First a 'service' can only come from a utility, check Article 100.

Second any genertor that supplies an entire building through a single transfer switch can not be an 'emergency' generator. It would have to be an optinal stand by generator and could not supply true emergency loads.
 
iwire said:
Second any genertor that supplies an entire building through a single transfer switch can not be an 'emergency' generator.
Agreed. You would need separate transfer switches for emergency, for legally required standby, and for optional standby. But you can have a single generator supply power to all three of these ATS's.
 
charlie b said:

Agreed. You would need separate transfer switches for emergency, for legally required standby, and for optional standby. But you can have a single generator supply power to all three of these ATS's.

Charlie,
I'm curious as to which ATS would be required to send the start signal
to the generator.
 
qcroanoke said:
I'm curious as to which ATS would be required to send the start signal
to the generator.

Thats an interesting question, you could rig them in parallel so they all send a start signal. It seems the code is silent on that issue.
 
I think parallel start circuit wiring is the norm.

Hey, I think I found something new we can debate: Does the code require the start wiring to be separate back to the generator??

Steve
 
steve66 said:
Hey, I think I found something new we can debate: Does the code require the start wiring to be separate back to the generator??
No, because the start wiring does not start the generator (i.e., it is the diesel engine, or other prime mover, that starts the generator). :wink:
 
steve66 said:
Hey, I think I found something new we can debate: Does the code require the start wiring to be separate back to the generator??

IMO with a optional standby or a legally required unit they can be compliantly run together. With an emergency unit I am not sure, are the start conductors 'emergency conductors'?

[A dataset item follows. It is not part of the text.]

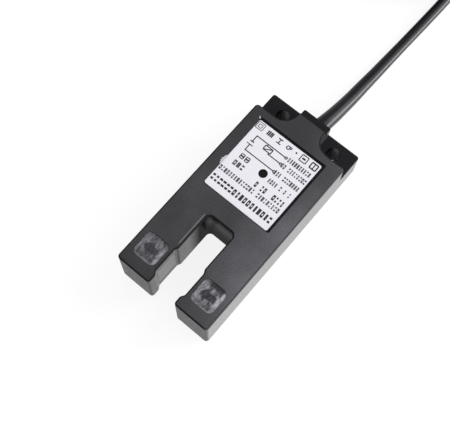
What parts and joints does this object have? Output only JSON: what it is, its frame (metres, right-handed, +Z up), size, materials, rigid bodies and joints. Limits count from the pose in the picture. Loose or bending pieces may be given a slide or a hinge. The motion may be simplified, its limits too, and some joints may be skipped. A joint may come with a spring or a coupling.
{
  "type": "u-slot photoelectric switch",
  "caption": "Two-prong photoelectric switch housing with facing slot windows, arrow marks, label, mounting flange and a pre-wired cable laid in a tied coil.",
  "frame": {"origin": "centre of the housing's footprint at its underside, without the cable", "axes": "+X across the prongs towards the emitter's prong, +Y from the prong tips to the cable, +Z up out of the labelled face"},
  "size_m": [0.0724, 0.1919, 0.0174],
  "materials": {
    "housing": "fine texture, near-black grey; smoother on the flange",
    "cover": "fine texture",
    "seal": "matt",
    "screw_steel": "zinc plated",
    "filter_window": "dark red infrared filter",
    "mark_plate": "frosted grey plate with a darker arrow",
    "label": "white film with black print",
    "lens": "clear, looks grey",
    "lamp_red": "tinted clear resin",
    "lamp_clear": "clear resin",
    "lamp_dark": "black infrared resin",
    "holder": "black",
    "board": "green solder mask",
    "chip": "black epoxy",
    "capacitor_sleeve": "printed sleeve",
    "ceramic": "fired ceramic",
    "resistor": "glazed black",
    "core_brown": "satin insulation",
    "core_black": "satin insulation",
    "core_blue": "satin insulation",
    "bushing": "satin",
    "sheath": "satin, near black",
    "tinned_wire": "tinned",
    "tie": "black band"
  },
  "bodies": {
    "root": {"housing": "housing", "bottom_cover": "cover", "cover_seal": "seal", "cover_screws": "screw_steel", "emitter_window": "filter_window", "receiver_window": "filter_window", "emitter_mark": "mark_plate", "receiver_mark": "mark_plate", "label": "label", "indicator_lens": "lens", "indicator_lamp": "lamp_red", "infrared_emitter": "lamp_clear", "photo_receiver": "lamp_dark", "emitter_holder": "holder", "receiver_holder": "holder", "circuit_board": "board", "board_screws": "screw_steel", "control_chip": "chip", "amplifier_chip": "chip", "driver_transistor": "chip", "voltage_regulator": "chip", "output_transistor": "chip", "smoothing_capacitor": "capacitor_sleeve", "ceramic_capacitors": "ceramic", "resistors": "resistor", "protection_diodes": "chip", "brown_lead": "core_brown", "black_lead": "core_black", "blue_lead": "core_blue", "cable_bushing": "bushing", "cable": "sheath", "cable_coil": "sheath", "cable_tail": "sheath", "brown_core": "core_brown", "black_core": "core_black", "blue_core": "core_blue", "tinned_ends": "tinned_wire", "coil_ties": "tie"}
  },
  "joints": []
}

FWIW many of the manufacturers instructions say to run them independently.
 
iwire said:
. . . are the start conductors 'emergency conductors'?
"Emergency conductors" is not the relevant phrase. 700.9(B) speaks of separating wiring that comes from an emergency source and that supplies emergency loads from all other wiring. "Start wiring" is not part of the current path that supplies any emergency loads. So as long as you don't run any start wiring with any wiring to an emergency load, the code says you are OK.